SAN FRANCISCO – The U.S. District Court for the Northern District of California recently said a company that sends advertisements to consumers' mobile devices based on the television shows they watch is not infringing on a patent created by a company that also sends ads to mobile devices based on television viewing habits.
In a Dec. 28 ruling, U.S. District Judge Richard Seeborg granted Alphonso Inc.'s motion for summary judgment in the patent infringement case filed by Free Stream Media Corp., which does business as Samba.
Free Stream Media created U.S. Patent No. 3,386,356 for a system that has several capabilities including the ability to send information and other content to someone’s cellphone after determining what they are watching on television, court filings said. Samba subsequently charges advertisers top dollar so they can target consumers with known interests based on television shows they watch.

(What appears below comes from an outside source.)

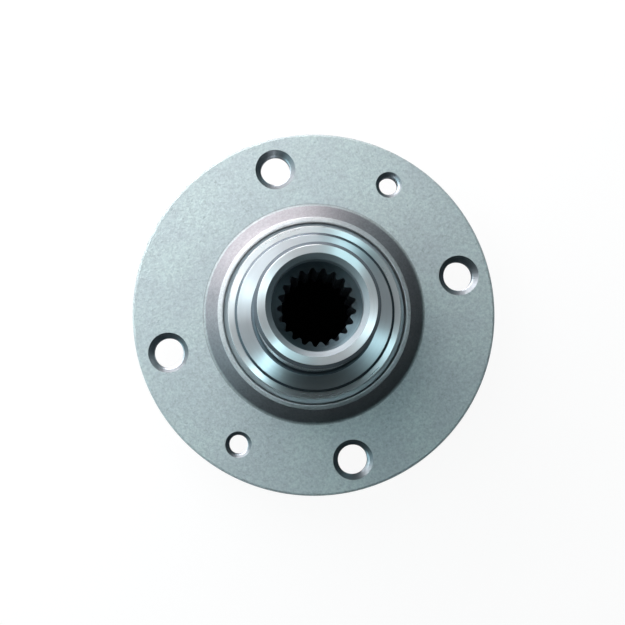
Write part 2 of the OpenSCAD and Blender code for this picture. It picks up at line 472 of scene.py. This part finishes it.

In its suit, Samba claimed Alphonso operates a very similar system.
However, the court said “because the undisputed facts regarding how Alphonso’s system operates show it does not meet all of the claim elements, Alphonso’s motion for summary judgment will be granted.”
The court said Alphonso didn’t infringe on the patent because its system doesn’t have a relevancy-matching server linked to a television. Because Alphonso partnered with TV company Vizio, it buys data from the company for customers’ viewing habits, which isn’t the same as a system “communicatively coupled with a television” that Samba has, court filings said.
Samba said Alphonso can’t hide behind Vizio and contract out part of the system, but the court disagreed. It pointed out that there’s no proof Alphonso has or even tried to exercise control over Vizio to collect the consumer data, so it is not safe to say Vizio performed the data collection simply because of its contract with Alphonso. “Accordingly, there is no basis to find infringement based on Alphonso’s purchase of Vizio data,” so summary judgment is fitting, the court said.
Alphonso also used the argument that it has employees do the advertising matching for consumers, not a computer system and relevancy-matching server like Samba. The court did not agree completely, but it did point out that the allegations against Alphonso do have to have at least one process being performed by a computer that Alphonso depends on.
Alphonso also said it can’t be held responsible for the claims against it concerning a mobile device because it doesn’t make, sell, use, or control consumers’ mobile devices that ask for advertising. The court agreed and added that Alphonso doesn’t provide anything that gives users the devices they need to activate the system.